Stored data entries:
——————

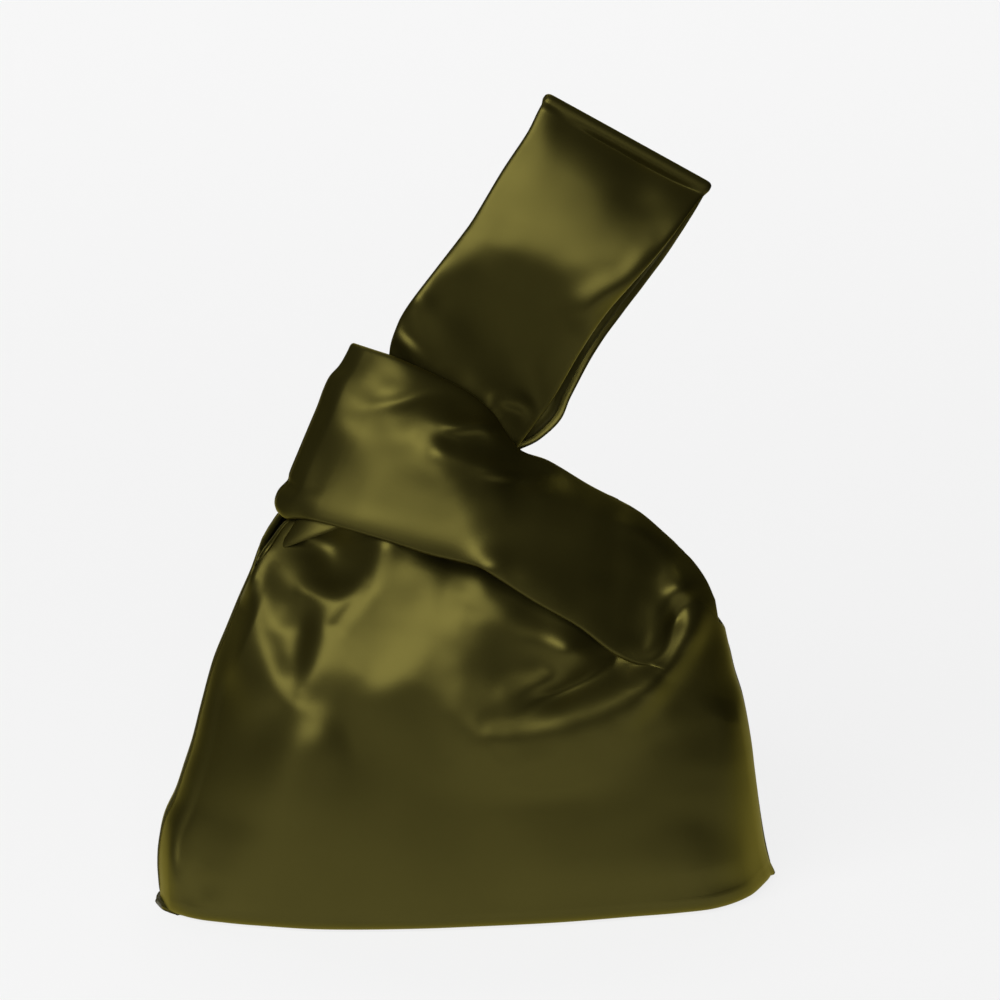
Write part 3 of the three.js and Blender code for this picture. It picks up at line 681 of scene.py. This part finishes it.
# ---------------------------------------------------------------- strap loop
# its lower and upper edge in the photograph: (place from the left fold to the right, x, y)
BAND_LOWER = [(0, 281, 513), (0.04, 288, 519), (0.08, 300, 519), (0.13, 315, 521), (0.2, 345, 529),
              (0.3, 386, 541), (0.4, 430, 555), (0.5, 478, 567), (0.55, 500, 580), (0.62, 534, 602),
              (0.7, 578, 627), (0.76, 612, 653), (0.8, 632, 663), (0.835, 653, 667), (0.9, 686, 680),
              (1, 730, 694)]
BAND_UPPER = [(0, 354, 343), (0.04, 363, 346), (0.08, 375, 350), (0.13, 390, 355), (0.2, 409, 363),
              (0.3, 437, 376), (0.4, 468, 392), (0.47, 492, 413), (0.52, 508, 436), (0.56, 521, 451),
              (0.62, 548, 461), (0.7, 590, 486), (0.78, 636, 510), (0.84, 664, 533), (0.9, 690, 558),
              (0.95, 705, 578), (1, 714, 598)]
SLIT_END = 0.80     # the loop's lower edge is free of the pouch up to this place


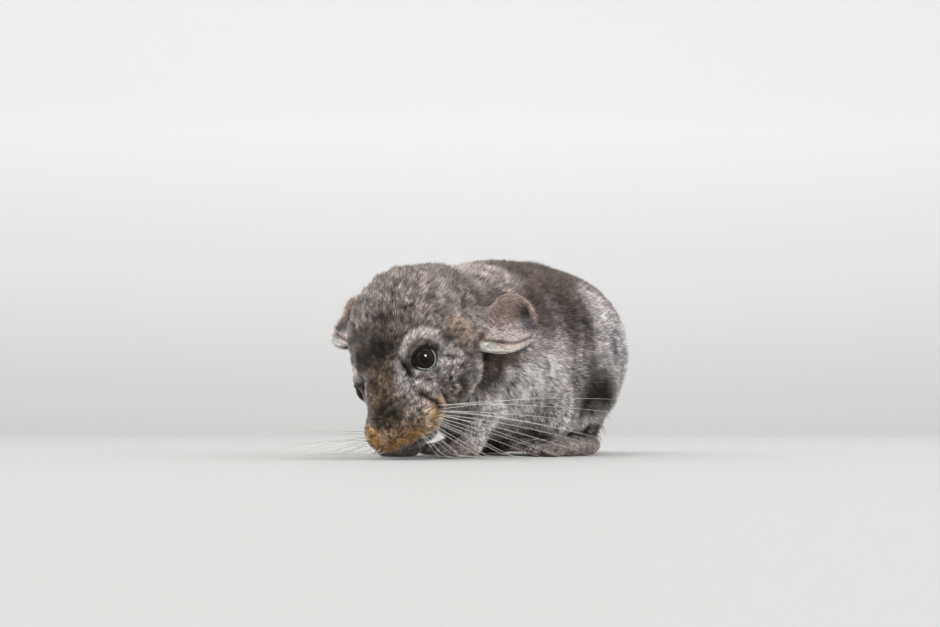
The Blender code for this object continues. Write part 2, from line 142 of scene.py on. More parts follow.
def unit(vectors):
    """Vectors along the last axis, at length one."""
    return vectors / np.maximum(np.linalg.norm(vectors, axis=-1, keepdims=True), 1e-12)


def head_turn():
    """The turn from the level head's axes to the model's."""
    forward = NOSE_AIM.normalized()
    left = CROWN_AIM.cross(forward).normalized()
    up = left.cross(-forward)
    return Matrix((left, -forward, up)).transposed()


HEAD_TURN = head_turn()
EYE_CENTRE = sum(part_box("eye_left"), Vector()) / 2
HEAD_ORIGIN = EYE_CENTRE - HEAD_TURN @ (EYE_PLACE * MM)
BODY_ORIGIN = HEAD_ORIGIN - HEAD_PLACE
TURN = np.array(HEAD_TURN)


def on_head(points):
    """Points of the model in the level head's axes, in millimetres."""
    return (np.asarray(points) - np.array(HEAD_ORIGIN)) @ TURN / MM


def on_body(points):
    """Points of the model in the body's axes, in millimetres."""
    return (np.asarray(points) - np.array(BODY_ORIGIN)) / MM


def from_head(point):
    """A place on the head, as a point of the model."""
    return HEAD_ORIGIN + HEAD_TURN @ (Vector(point) * MM)


def from_body(point):
    """A place on the body, as a point of the model."""
    return BODY_ORIGIN + Vector(point) * MM


def step(low, high, x):
    """0 below low, 1 above high, and smooth between them."""
    t = np.clip((x - low) / (high - low), 0, 1)
    return t * t * (3 - 2 * t)


def ripple(points, size, seed):
    """Smooth noise of about -1 to 1 over points, with bumps of about that size."""
    rng = np.random.default_rng(seed)
    waves = unit(rng.normal(size=(9, 3))) * rng.uniform(0.7, 1.5, (9, 1)) * 2 * math.pi / size
    return np.sin(points @ waves.T + rng.uniform(0, 6.3, 9)).sum(1) / 3


def nearness(points, place, half, edge=0.35):
    """1 inside an ellipsoid and 0 outside it, with a soft edge that is a share of its size."""
    reach = np.linalg.norm((points - np.array(place)) / np.array(half), axis=1)
    return 1 - step(1 - edge, 1 + edge, reach)


def line_gap(points, line):
    """Distance from points to a polyline."""
    best = np.full(len(points), np.inf)
    for a, b in zip(line, line[1:]):
        a, b = np.array(a, float), np.array(b, float)
        t = np.clip((points - a) @ (b - a) / ((b - a) @ (b - a)), 0, 1)
        best = np.minimum(best, np.linalg.norm(points - a - t[:, None] * (b - a), axis=1))
    return best


def stroke(points, line, width, power=2):
    """1 on a polyline, fading to 0 over about that width. A higher power gives it a flatter middle."""
    return np.exp(-((line_gap(points, line) / width) ** power))


def head_share(head):
    """How far points belong to the head and not to the neck."""
    reach = np.linalg.norm((head - np.array(HEAD_MIDDLE)) / np.array(HEAD_HALF), axis=1)
    return 1 - step(0.92, 1.12, reach)


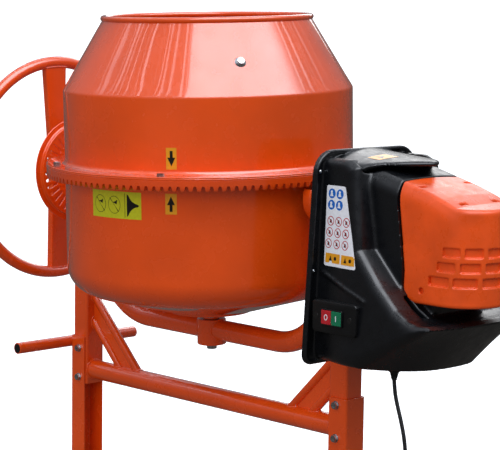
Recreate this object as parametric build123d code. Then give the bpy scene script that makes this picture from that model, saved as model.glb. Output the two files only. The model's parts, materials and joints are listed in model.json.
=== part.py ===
"""Tilting-drum concrete mixer: tubular frame, yoke, drum with crown gear, belt drive and motor housing.

Each piece is modelled about the tilt axis (X to the motor side, Y to the rear, Z up, origin midway between
the uprights) and is then moved so that the origin lies on the ground under the middle of the machine.
Sizes are millimetres.
"""
from build123d import *
import math
import os

# ---- overall ----
AXIS_HEIGHT = 990.0  # tilt axis above the ground
REST_TILT = 2.0  # degrees that the drum leans towards the operator at rest
RUN_GAP = 0.05  # radial clearance of a shaft in its bearing
FIT_GAP = 0.3  # clearance between curved pieces that only pass each other

# ---- frame ----
UPRIGHT_X = 397.0
UPRIGHT_SIDE = 47.0
UPRIGHT_WALL = 3.0
UPRIGHT_BOTTOM = -480.0
CROSS_Z = -448.5
CROSS_D = 43.0
TUBE_WALL = 3.0
BEARING_D = 64.0
BUSH_D = 52.0
LEG_WALL = 3.5
LEG_SLACK = 0.5
LEG_FLANGE = 43.0
LEFT_LEG_TOP = -373.0
RIGHT_LEG_TOP = -386.0
LEG_BOLT_Z = (-400.0, -466.0)
BOLT_D = 8.0
BOLT_HEX = 13.0
BOLT_HEAD = 5.5
WASHER_D = 17.0
WASHER_T = 1.6
HANDLE_D = 25.0
HANDLE_Z = -390.0
HANDLE_LENGTH = 340.0
BRACE_LINES = (685.0, 712.0)  # distance from the axis, along X plus Z, of each brace's middle
BRACE_RIB_D = 18.0
BRACE_RIB_GAP = 42.0
BRACE_WEB = 4.0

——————

What the task asks: Give the exact lines, and only those, from the line containing "The Blender code" through the line containing "return Matrix((left, -forward, up)).transposed()" in the entries above.

Solved problem:
The Blender code for this object continues. Write part 2, from line 142 of scene.py on. More parts follow.
def unit(vectors):
    """Vectors along the last axis, at length one."""
    return vectors / np.maximum(np.linalg.norm(vectors, axis=-1, keepdims=True), 1e-12)


def head_turn():
    """The turn from the level head's axes to the model's."""
    forward = NOSE_AIM.normalized()
    left = CROWN_AIM.cross(forward).normalized()
    up = left.cross(-forward)
    return Matrix((left, -forward, up)).transposed()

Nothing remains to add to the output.